Every line below should be repeated exactly.

_ _ _

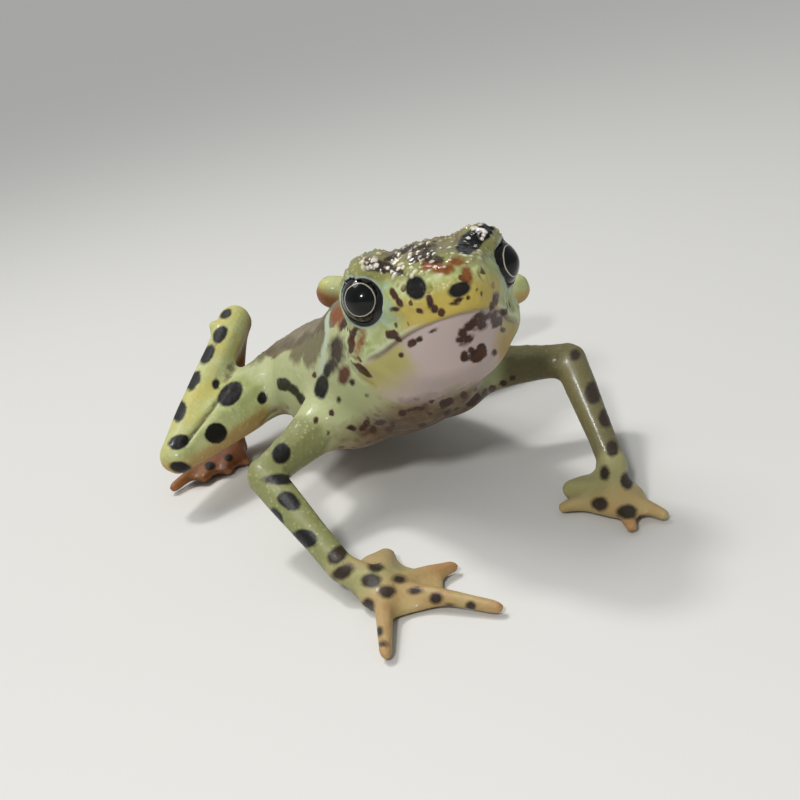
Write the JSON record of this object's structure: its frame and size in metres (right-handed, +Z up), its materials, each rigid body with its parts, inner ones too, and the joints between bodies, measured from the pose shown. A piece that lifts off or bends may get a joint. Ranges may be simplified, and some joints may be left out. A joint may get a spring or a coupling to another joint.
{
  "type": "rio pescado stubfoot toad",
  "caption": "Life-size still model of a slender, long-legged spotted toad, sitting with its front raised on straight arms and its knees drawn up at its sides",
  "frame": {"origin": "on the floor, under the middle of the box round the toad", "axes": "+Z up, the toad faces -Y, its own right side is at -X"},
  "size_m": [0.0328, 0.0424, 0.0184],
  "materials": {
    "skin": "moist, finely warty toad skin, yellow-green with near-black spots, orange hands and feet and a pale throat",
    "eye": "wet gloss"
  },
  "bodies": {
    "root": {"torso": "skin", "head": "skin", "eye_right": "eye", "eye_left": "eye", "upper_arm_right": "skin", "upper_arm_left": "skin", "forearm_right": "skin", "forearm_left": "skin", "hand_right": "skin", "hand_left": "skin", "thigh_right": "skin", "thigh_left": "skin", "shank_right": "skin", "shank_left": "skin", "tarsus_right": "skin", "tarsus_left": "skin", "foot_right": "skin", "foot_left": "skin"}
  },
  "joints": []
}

_ _ _

**Task output:**
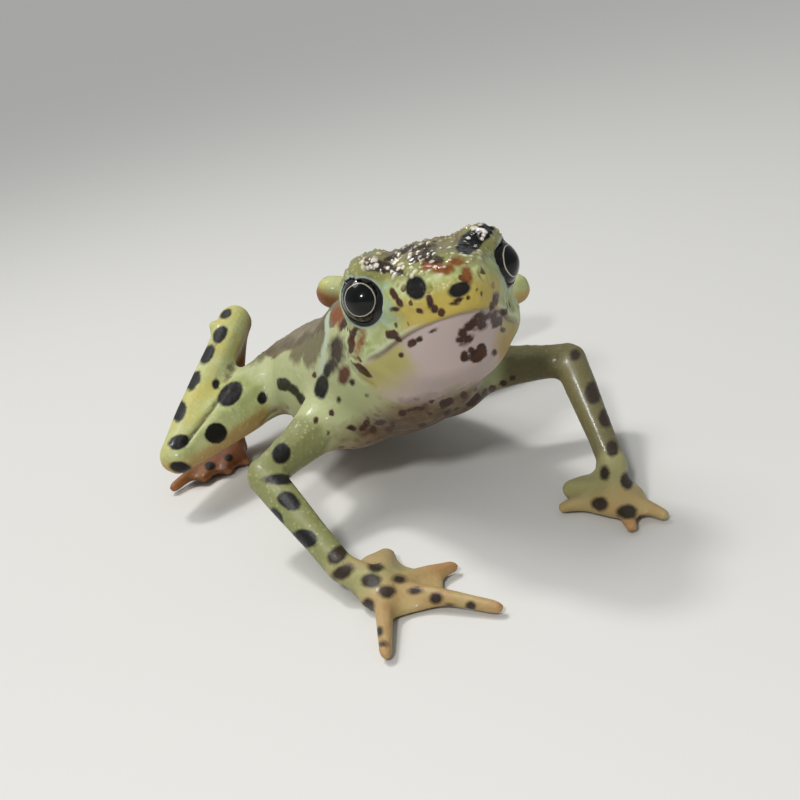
Write the JSON record of this object's structure: its frame and size in metres (right-handed, +Z up), its materials, each rigid body with its parts, inner ones too, and the joints between bodies, measured from the pose shown. A piece that lifts off or bends may get a joint. Ranges may be simplified, and some joints may be left out. A joint may get a spring or a coupling to another joint.
{
  "type": "rio pescado stubfoot toad",
  "caption": "Life-size still model of a slender, long-legged spotted toad, sitting with its front raised on straight arms and its knees drawn up at its sides",
  "frame": {"origin": "on the floor, under the middle of the box round the toad", "axes": "+Z up, the toad faces -Y, its own right side is at -X"},
  "size_m": [0.0328, 0.0424, 0.0184],
  "materials": {
    "skin": "moist, finely warty toad skin, yellow-green with near-black spots, orange hands and feet and a pale throat",
    "eye": "wet gloss"
  },
  "bodies": {
    "root": {"torso": "skin", "head": "skin", "eye_right": "eye", "eye_left": "eye", "upper_arm_right": "skin", "upper_arm_left": "skin", "forearm_right": "skin", "forearm_left": "skin", "hand_right": "skin", "hand_left": "skin", "thigh_right": "skin", "thigh_left": "skin", "shank_right": "skin", "shank_left": "skin", "tarsus_right": "skin", "tarsus_left": "skin", "foot_right": "skin", "foot_left": "skin"}
  },
  "joints": []
}